A shad tank is a necessity for keeping shad and herring frisky. These aerated tanks are rounded inside so the bait doesn't swim into the corners and get "red-nosed." The best ones have a filter to trap scales and crud. Get the largest shad tank you can deal
Monster stripers like this 47-pounder are usually caught on live bait, as legendary Tennessee guide Ralph Dallas knows.
Skipjack herring are much harder to maintain in a tank than are shad and bluebacks. Many anglers catch them in a likely fishing area and immediately bait them up and fish with them rather than risk killing them in their tank. Some highly sophisticated skipjack tanks are in development as this goes to press; they include a remote tank to hyper-oxygenate the water and a much more powerful aerator pump than is commonly used in a shad tank.
Your bait tank's water must be kept cool (preferably 60-70 degrees) and treated with a livewell chemical. I treat the water in my shad tank with Shad-Keeper and Foam-Off. I also add ice in hot weather.
Proven Bait Rigs & Presentations
Like catfishermen, striper anglers have a variety of bait rigs they rely on under various conditions.
When tying these rigs, keep in mind that factors such as line test, sinker weight and hook size are relative. In deep water, and in heavy current, you may need a much heavier sinker than in shallow, slack water (where you may need no sinker at all). Likewise, your hook size will vary according to bait size.
A bait tank with rounded corners helps keep live shad frisky.
When stripers are below 15 feet deep, a down line comes in handy. This bread-and-butter reservoir rig presents the bait directly beneath the boat and is especially recommended when stripers are suspending off the bottom and around offshore structures such as humps and channel drop-offs.
As shown, the down line should be fished with a heavy sinker so your bait doesn't drift back too far, which would alter its depth. A sturdy swivel is necessary to prevent the baitfish from twisting your line during its struggles.
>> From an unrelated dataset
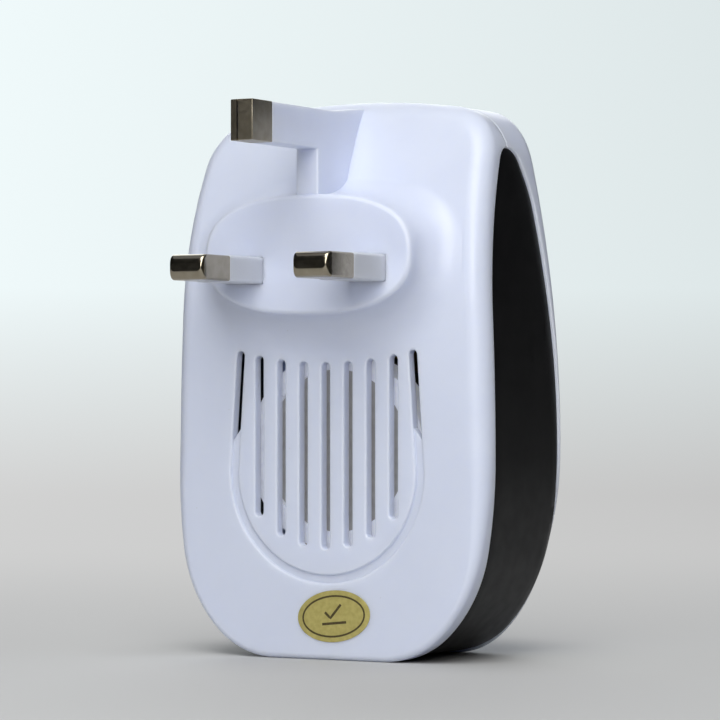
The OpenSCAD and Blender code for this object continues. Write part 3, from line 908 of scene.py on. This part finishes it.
def black_plastic(name="satin_black"):
    look = Look(name, (0.0045, 0.0045, 0.005), 0.4, IOR=1.33,
                Specular_IOR_Level=0.35)
    look.mottle((0.0065, 0.0065, 0.007), 5).specks((0.07, 0.07, 0.07), 3.1, 0.03, 0.6)
    look.polish(0.38, 0.46, 2.5, 2)
    return look.grain(0.25, 0.002, 0.4, 2).material


def pin_metal(name="nickel_plate", shine=(0.15, 0.24)):
    look = Look(name, (0.40, 0.355, 0.275), 0.2, Metallic=1.0)
    look.mottle((0.34, 0.30, 0.225), 1.6, 0.35, 0.7)
    look.polish(*shine, 0.7, 3)
    return look.grain(0.4, 0.0004, 0.4, 2, (1, 0.2, 1)).material


def gold_foil():
    look = Look("gold_foil", (0.56, 0.49, 0.17), 0.4, Metallic=0.35)
    look.mottle((0.48, 0.41, 0.13), 0.8)
    return look.grain(0.25, 0.006, 0.6).material


def printed_ink():
    look = Look("brown_ink", (0.055, 0.04, 0.012), 0.55)
    return look.mottle((0.08, 0.06, 0.02), 0.25).material


def clear_red():
    look = Look("red_window", (0.55, 0.06, 0.05), 0.16, IOR=1.49)
    look.shader.inputs["Transmission Weight"].default_value = 0.35
    return look.mottle((0.45, 0.04, 0.035), 0.8).grain(0.4, 0.004, 0.4).material


def plain(name, colour, roughness=0.45, metallic=0.0, grain_mm=0.3, painted_glow=0.0):
    """A simple moulded, lacquered or metal finish for the pieces inside.
    Its glow strength is painted light: the piece glows in its own colour, standing in for light that reaches it
    inside the body."""
    look = Look(name, colour, roughness, Metallic=metallic)
    # the emission is painted light, a glow in the piece's own colour
    look.shader.inputs["Emission Color"].default_value = (*colour, 1)
    look.shader.inputs["Emission Strength"].default_value = painted_glow
    darker = tuple(c * 0.8 for c in colour)
    look.mottle(darker, grain_mm * 5).polish(roughness * 0.85, min(1, roughness * 1.2), grain_mm * 3)
    return look.grain(grain_mm, 0.006, 0.5).material


def dress_inner_parts():
    """Materials of the CAD nodes that stay."""
    looks = {
        "pin_retainer": plain("inner_white", (0.62, 0.62, 0.6)),
        "retainer_screws": plain("zinc_a", (0.6, 0.61, 0.63), 0.3, 1.0),
        "board_screws": plain("zinc_b", (0.6, 0.61, 0.63), 0.3, 1.0),
        "live_terminal": plain("brass_a", (0.78, 0.6, 0.28), 0.3, 1.0),
        "neutral_terminal": plain("brass_b", (0.78, 0.6, 0.28), 0.3, 1.0),
        "live_lead": plain("brown_wire", (0.16, 0.07, 0.03)),
        "neutral_lead": plain("blue_wire", (0.03, 0.1, 0.4)),
        # the sounder's rim and disc glow with painted light, so they look lit behind the sound slots
        "transducer_rim": plain("sounder_white", (0.8, 0.83, 0.92), 0.4, painted_glow=0.22),
        "transducer_disc": plain("diaphragm", (0.34, 0.335, 0.33), 0.5, painted_glow=0.2),
        "transducer_case": plain("sounder_black", (0.03, 0.03, 0.033)),
        "transducer_leads": plain("red_wire", (0.45, 0.03, 0.02)),
        "circuit_board": plain("phenolic_board", (0.3, 0.18, 0.06), 0.5, 0.0, 0.8),
        "dropper_capacitor": plain("film_capacitor", (0.6, 0.36, 0.04), 0.3),
        "smoothing_capacitor": plain("capacitor_sleeve", (0.02, 0.03, 0.08), 0.3),
        "rectifier_diodes": plain("diode_black", (0.02, 0.02, 0.02), 0.4),
        "fuse_resistor": plain("green_lacquer", (0.08, 0.25, 0.1), 0.4),
        "resistors": plain("tan_lacquer", (0.55, 0.4, 0.2), 0.4),
        "oscillator_chip": plain("chip_black", (0.02, 0.02, 0.022), 0.5),
        "driver_transistors": plain("transistor_black", (0.02, 0.02, 0.02), 0.45),
        "output_coil": plain("enamelled_copper", (0.55, 0.22, 0.08), 0.35, 0.8, 0.2),
        "indicator_led": plain("red_resin", (0.55, 0.03, 0.02), 0.25),
    }
    for node, material in looks.items():
        NODES[node].data.materials.clear()
        NODES[node].data.materials.append(material)


# ---- Studio ----

FLOOR_R = 0.9
SWEEP_R = 0.45
AWAY = (0.4924, -0.8704)   # level direction from the camera past the object
ACROSS = (-0.8704, -0.4924)   # level direction to the camera's right
PAPER_NEAR = (0.50, 0.50, 0.50)
# the far paper's colour is painted shade; the glow colours are painted light, paler higher up
PAPER_PAINTED_SHADE = (0.07, 0.07, 0.072)
GLOW_LOW = (0.64, 0.642, 0.64)
GLOW_HIGH = (0.85, 0.93, 0.94)


def stage_material():
    """Pale paper near the object, painted dark farther out as painted shade for an unlit room; behind the object
    it glows with painted light, paler higher up.
    """
    material = bpy.data.materials.new("pale_paper")
    material.use_nodes = True
    tree = material.node_tree
    shader = tree.nodes["Principled BSDF"]
    shader.inputs["Roughness"].default_value = 0.75

    def made(kind, **settings):
        node = tree.nodes.new(kind)
        for name, value in settings.items():
            setattr(node, name, value)
        return node

    def ranged(source, low, high, first=0.0, last=1.0, kind="SMOOTHSTEP"):
        node = made("ShaderNodeMapRange", interpolation_type=kind)
        for socket, value in (("From Min", low), ("From Max", high), ("To Min", first), ("To Max", last)):
            node.inputs[socket].default_value = value
        tree.links.new(source, node.inputs["Value"])
        return node.outputs["Result"]

    def level(direction):
        node = made("ShaderNodeVectorMath", operation="DOT_PRODUCT")
        node.inputs[1].default_value = (*direction, 0)
        tree.links.new(place, node.inputs[0])
        return node.outputs["Value"]

    def times(first, second):
        node = made("ShaderNodeMath", operation="MULTIPLY")
        tree.links.new(first, node.inputs[0])
        tree.links.new(second, node.inputs[1])
        return node.outputs[0]

    def blend(amount, first, second):
        node = made("ShaderNodeMix", data_type="RGBA")
        node.inputs[6].default_value = (*first, 1)
        node.inputs[7].default_value = (*second, 1)
        tree.links.new(amount, node.inputs[0])
        return node.outputs[2]

    place = made("ShaderNodeTexCoord").outputs["Object"]
    split = made("ShaderNodeSeparateXYZ")
    tree.links.new(place, split.inputs[0])
    flat = made("ShaderNodeVectorMath", operation="MULTIPLY")
    flat.inputs[1].default_value = (1, 1, 0)
    tree.links.new(place, flat.inputs[0])
    reach = made("ShaderNodeVectorMath", operation="LENGTH")
    tree.links.new(flat.outputs[0], reach.inputs[0])
    # the paper darkens farther out: painted shade standing in for an unlit room
    paper = blend(ranged(reach.outputs["Value"], 0.45, 0.9), PAPER_NEAR, PAPER_PAINTED_SHADE)
    tree.links.new(paper, shader.inputs["Base Color"])
    # the glow is painted light on the paper behind the object, a little weaker towards the camera's right and
    # paler higher up
    glow = made("ShaderNodeEmission")
    tree.links.new(ranged(level(ACROSS), -0.2, 0.2, 1.02, 0.86, "LINEAR"), glow.inputs["Strength"])
    tree.links.new(blend(ranged(split.outputs["Z"], 0.0, 0.1, kind="LINEAR"), GLOW_LOW, GLOW_HIGH), glow.inputs["Color"])
    mix = made("ShaderNodeMixShader")
    sides = times(ranged(level(ACROSS), -0.65, -0.4), ranged(level(ACROSS), 0.5, 0.26))
    clear = ranged(reach.outputs["Value"], 0.02, 0.05)
    tree.links.new(times(times(ranged(level(AWAY), -0.3, 0.4), sides), clear), mix.inputs[0])
    tree.links.new(shader.outputs[0], mix.inputs[1])
    tree.links.new(glow.outputs[0], mix.inputs[2])
    tree.links.new(mix.outputs[0], tree.nodes["Material Output"].inputs["Surface"])
    return material


def build_stage():
    """A round floor that curves up all round into a wall."""
    n = 96
    profile = [(r, 0.0) for r in np.linspace(0.1, FLOOR_R, 9)]
    profile += [(FLOOR_R + SWEEP_R * math.sin(a), SWEEP_R * (1 - math.cos(a)))
                for a in np.radians(np.linspace(5, 90, 18))]
    profile.append((FLOOR_R + SWEEP_R, 1.6))
    turns = np.linspace(0, 2 * np.pi, n, endpoint=False)
    rings = [np.column_stack([r * np.cos(turns), r * np.sin(turns), np.full(n, z)]) for r, z in profile]
    faces = [list(range(n))]
    for j in range(len(profile) - 1):
        faces += [[j * n + (k + 1) % n, j * n + k, (j + 1) * n + k, (j + 1) * n + (k + 1) % n]
                  for k in range(n)]
    mesh = bpy.data.meshes.new("studio_floor")
    mesh.from_pydata(np.vstack(rings).tolist(), [], faces)
    for face in mesh.polygons:
        face.use_smooth = True
    mesh.materials.append(stage_material())
    paper = bpy.data.objects.new("studio_floor", mesh)
    bpy.context.scene.collection.objects.link(paper)


def area_light(name, direction, distance, size, power, colour=(1, 1, 1)):
    light = bpy.data.lights.new(name, "AREA")
    light.shape = "RECTANGLE"
    light.size, light.size_y = size
    light.energy = power
    light.color = colour
    lamp = bpy.data.objects.new(name, light)
    way = Vector(direction).normalized()
    lamp.location = Vector((0, 0, 0.045)) + way * distance
    lamp.rotation_euler = (-way).to_track_quat("-Z", "Y").to_euler()
    bpy.context.scene.collection.objects.link(lamp)


def build_lights():
    area_light("key_softbox", (-0.2, 0.52, 0.76), 0.62, (0.4, 0.4), 2.28, (1.0, 1.0, 0.97))
    area_light("front_fill", (-0.42, 0.85, 0.34), 0.5, (0.26, 0.26), 1.12, (1.0, 1.0, 0.99))
    area_light("dome_fill", (0.5, -0.8, 0.45), 0.7, (0.5, 0.5), 0.9, (1.0, 1.0, 1.0))
    world = bpy.data.worlds.new("studio")
    world.use_nodes = True
    world.node_tree.nodes["Background"].inputs["Color"].default_value = (0.83, 0.88, 0.99, 1)
    world.node_tree.nodes["Background"].inputs["Strength"].default_value = 0.35
    bpy.context.scene.world = world


def build_camera():
    azimuth, elevation, distance = 209.5, -0.72, 0.53
    target = Vector((-0.0020, 0.0081, 0.0477))
    a, e = math.radians(azimuth), math.radians(elevation)
    back = Vector((math.sin(a) * math.cos(e), -math.cos(a) * math.cos(e), math.sin(e)))
    data = bpy.data.cameras.new("camera")
    data.lens = 165
    camera = bpy.data.objects.new("camera", data)
    camera.location = target + back * distance
    camera.rotation_mode = "QUATERNION"
    camera.rotation_quaternion = (-back).to_track_quat("-Z", "Y")
    bpy.context.scene.collection.objects.link(camera)
    bpy.context.scene.camera = camera


# ---- Everything ----

bpy.context.scene.view_settings.view_transform = "Standard"
build_camera()
white, black, metal = white_plastic(), black_plastic(), pin_metal()
sleeve_white = white_plastic("sleeve_white")
build_rear_shell(white)
build_front_shell(white)
build_band(black)
for side in ("live", "neutral"):
    finish_piece(smooth_shaded(blade(f"{side}_blade", f"{side}_pin", f"{side}_pin_sleeve")),
                 "pin_metal", metal, f"{side}_pin")
    finish_piece(smooth_shaded(sleeve(f"{side}_insulation", f"{side}_pin_sleeve")),
                 "white_sleeve", sleeve_white, f"{side}_pin_sleeve")
finish_piece(smooth_shaded(earth_cap()), "pin_metal", pin_metal("cap_plate", (0.34, 0.44)),
             "earth_pin_cap")
build_sticker(gold_foil(), printed_ink())
build_lens(clear_red())
dress_inner_parts()
build_stage()
build_lights()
Long baitcasting or spinning rods with a fairly soft action are perfect for downline use. I like to keep my downline rods in holders until a fish strikes.
Once suspended stripers are located on your graph, note the depth of the highest fish and measure out enough line off your reel so your bait is presented just above their level. For some reason, a suspended striper will usually swim up to grab a meal, but will seldom swim down.
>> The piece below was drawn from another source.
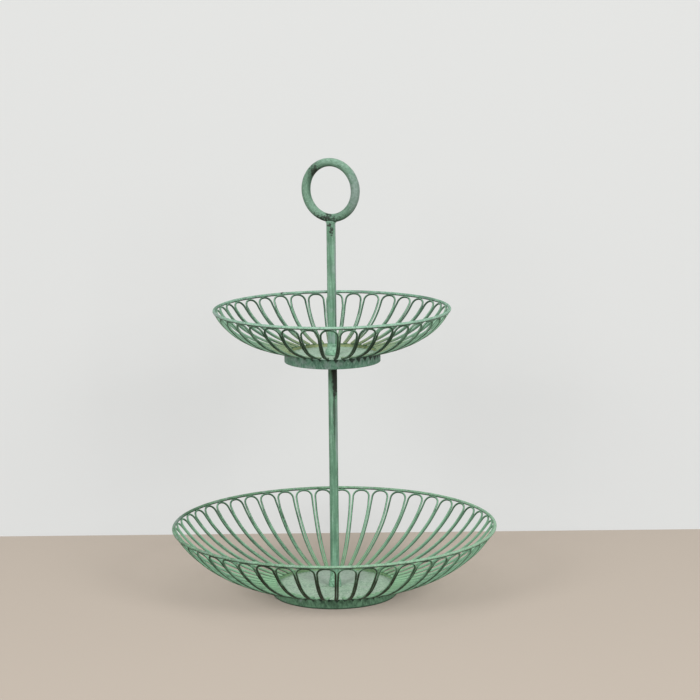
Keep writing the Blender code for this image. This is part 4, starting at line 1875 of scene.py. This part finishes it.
def rod_stand() -> RodStand:
    """Describe the rod and its ring.

    Returns:
        The stand, ready to be built.
    """
    turn = math.radians(-28.0)
    upright = (QUARTER_TURN, 0.0, turn)
    return RodStand(
        ring_turn=turn,
        rod_finish=Patina("upper_rod_patina", Grain.UP_THE_ROD, crispness=0.7, seed=51.0, marks=(
            Mark((0.0002, -0.0056, 0.4560), (0.0030, 0.006, 0.0068), 0.95, raggedness=5.5),
            Mark((-0.0012, -0.0056, 0.4630), (0.0034, 0.006, 0.0030), 0.9, raggedness=7.0),
            Mark((0.0000, -0.0056, 0.3225), (0.0070, 0.006, 0.0080), 0.55, Layer.COOL),
            Mark((0.0056, -0.0020, 0.3950), (0.0020, 0.004, 0.080), 0.8, Layer.COOL),
            Mark((0.0050, -0.0025, 0.3520), (0.0022, 0.005, 0.034), 0.36, raggedness=2.0),
        )),
        lower_rod_finish=Patina("lower_rod_patina", Grain.UP_THE_ROD, cool_cover=0.15, crispness=0.7,
                                seed=54.0, marks=(
            # Painted shadow of the upper bowl on the rod, partly a dark streak in the paint.
            Mark((0.0030, -0.0044, 0.2760), (0.0058, 0.005, 0.036), 1.00, raggedness=1.5),
            Mark((0.0016, -0.0054, 0.2360), (0.0022, 0.004, 0.046), 0.65, raggedness=2.0),
            Mark((0.0044, -0.0040, 0.2050), (0.0022, 0.004, 0.050), 0.7, Layer.COOL, 2.0),
            Mark((0.0012, -0.0056, 0.1800), (0.0012, 0.004, 0.110), 0.6, Layer.DEEP),
        )),
        ferrule_finish=Patina("ferrule_patina", mint=colour(142, 186, 156), mint_cover=0.58,
                              crispness=0.8, seed=57.0),
        ring_finish=Patina("ring_patina", Grain.ROUND_THE_HOOP, body=colour(104, 140, 118),
                           deep=colour(66, 96, 78), mint=colour(146, 180, 158), cool_cover=0.12,
                           mint_cover=0.48, crispness=3.4, patch_size=0.5, patch_share=0.08,
                           hoop_strokes=360.0, hoop_draw=0.30, hub=(0.0, 0.0, 0.5048),
                           hub_turn=upright, hub_radius=0.0340, seed=61.0, marks=(
                               Mark((0.0300, -0.0160, 0.5000), (0.0100, 0.012, 0.0320), 0.6,
                                    Layer.COOL, 7.0),
                               Mark((-0.0186, 0.0060, 0.5270), (0.0070, 0.010, 0.0100), 0.9,
                                    raggedness=9.0),
                               Mark((-0.0244, 0.0096, 0.5120), (0.0030, 0.010, 0.0170), 0.8, Layer.DEEP,
                                    7.0),
                               Mark((-0.0120, 0.0030, 0.4705), (0.0100, 0.010, 0.0045), 0.6,
                                    raggedness=12.0),
                               Mark((-0.0080, -0.0010, 0.4700), (0.0200, 0.014, 0.0054), 0.85,
                                    raggedness=14.0),
                           )),
        weld_finish=Patina("weld_patina", mint_cover=0.40, bare_cover=0.35, seed=64.0),
    )


def main() -> None:
    """Build the tray piece by piece, then the studio round it."""
    logging.basicConfig(level=logging.INFO, format="%(name)s: %(message)s")
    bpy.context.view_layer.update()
    wire, hoop, beads = recipe_for_endless_wire(), recipe_for_hoop(), recipe_for_weld_beads()
    for bowl in (lower_bowl(), upper_bowl()):
        bowl.build(wire, hoop, beads)
    rod_stand().build(hoop, beads)
    Hardware(Zinc("zinc_plate")).build()
    Studio().build()


if __name__ == "__main__":
    main()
types of bait can be fished on a downline. In hot weather, a live bluegill can be surprisingly effective.
Flatlines are used when a shallower presentation is required, and are often employed by reservoir anglers in conjunction with downlines. Here, a baitfish is hooked and a cast length or so of line peeled off the reel. Every time the boat speeds up or slows down, the bait will rise and fall in a most enticing manner. Adding a split shot above the bait will put it a little deeper if desired. Besides stripers, a flatline will often take a bonus bass or walleye.
When fishing downlines and flatlines in combination, try to present a Duke's mixture of bait sizes. On some days the fish want only the biggest baits in your tank; at other times they prefer a much smaller bite.
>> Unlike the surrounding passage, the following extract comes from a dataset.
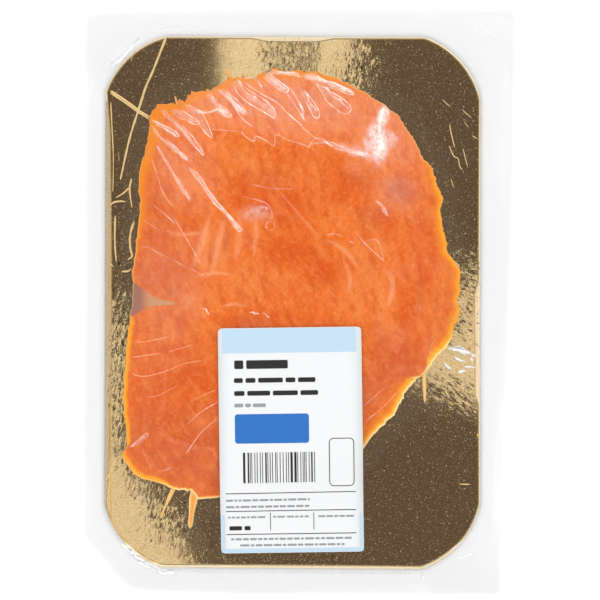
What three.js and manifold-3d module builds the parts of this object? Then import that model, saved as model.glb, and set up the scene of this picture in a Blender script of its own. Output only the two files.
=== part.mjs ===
// A vacuum pack of sliced smoked salmon, lying flat with the fish upwards.
// Six pieces from the bottom up: the lower film with its seal flange, a gold foil board with
// clipped corners, two slices of fish, the upper film drawn down over them, and a paper label.
// Millimetres, +Z up, the origin under the middle of the pack on the surface it lies on.

import * as THREE from 'three';
import { LoftGeometry } from 'three/addons/geometries/LoftGeometry.js';
import { mergeVertices } from 'three/addons/utils/BufferGeometryUtils.js';
import Module from 'manifold-3d';

// ---- driving dimensions -------------------------------------------------------------------

const GAP = 0.3; // air between two pieces that lie on each other
const FILM = 0.25; // thickness of either film

const BOARD_THICKNESS = 0.8;
const BOARD_EDGE = 2.3; // width of the pressed bevel round the board
const BOARD_CORNER_RADIUS = 37; // the clipped corners are flat arcs

const WELL_START = 0.8; // outside the board, where the lower film leaves the table
const WELL_END = 4.4; // outside the board, where it meets the flange
const FLANGE_Z = 1.3; // height of the flange at the well
const FLANGE_RISE = 0.9; // how much further it lifts towards its outer edge
const FLANGE_WAVE = 0.3;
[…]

Planer boards are currently in vogue with reservoir and river striper hunters. These wedge-shaped devices attach to the baited line and cause it to swing out to either the left or right of your boat. Reservoir anglers find this gives their presentation more coverage; river anglers like the fact that the board can present the bait tight to shoreline cover. Depending on how aggressive the fish are, run your bait anywhere from 3 to 20 feet behind your boards.
Floats and balloons are arguably the most exciting method of presenting a live bait. They're recommended when stripers are using shallow river bars and shoals or reservoir coves and points; they're super-deadly when fish are holding tight to submerged trees or snaggy undercut banks, such as is often the case in rivers. In the tailraces I fish, I may get a follow from a big striper early in the morning when casting a topwater lure or crankbait past a sunken tree, and will return to the spot later and chunk a big shad on a float to this spot. Often the bait gets creamed the instant it hits the water.
Stinger rigs may be required for large baitfish, especially skipjacks and trout. Here, the bait is hooked both through the lips or nose as well as through the tail. Wire leader material works great for attaching the stinger hook to the main hook; its stiffness helps prevent the tangles you'd get from using mono or braided line.
Bottom rigs are best used on gravel bars and flats, and are deadly in river current. Either live or "cut" bait (sections or filets of baitfish) will work on the bottom. Some of the biggest stripers ever recorded were taken on cut bait fished on a bottom rig.
The type tackle you use will depend on the kind of bait rig being fished and the size of the striper you're likely to encounter.
Where stripers run up to 10 pounds, bass-sized baitcasting and spinning gear can be used. In open reservoirs where stripers may range from 10 to 30 pounds and a combination of downlines and flatlines is used, 6 1/2- to 7 1/2-foot medium-action baitcasting rods and wide-spool reels such as Ambassadeur 6500s with 15- to 20-pound mono are recommended. And in snaggy rivers, where giant fish are a possibility, use 7- to 8-foot medium-heavy to heavy baitcasting rods, Ambassadeur 6500 and 7000 reels and 30- to 50-pound mono. Some river anglers I know are using braided lines to 130-pound test; these work better in murky water than clear water. If you do use braided products for stripers, keep in mind that these superlines have almost zero stretch; you'll need to compensate by using softer-action rods than you'd normally use with mono.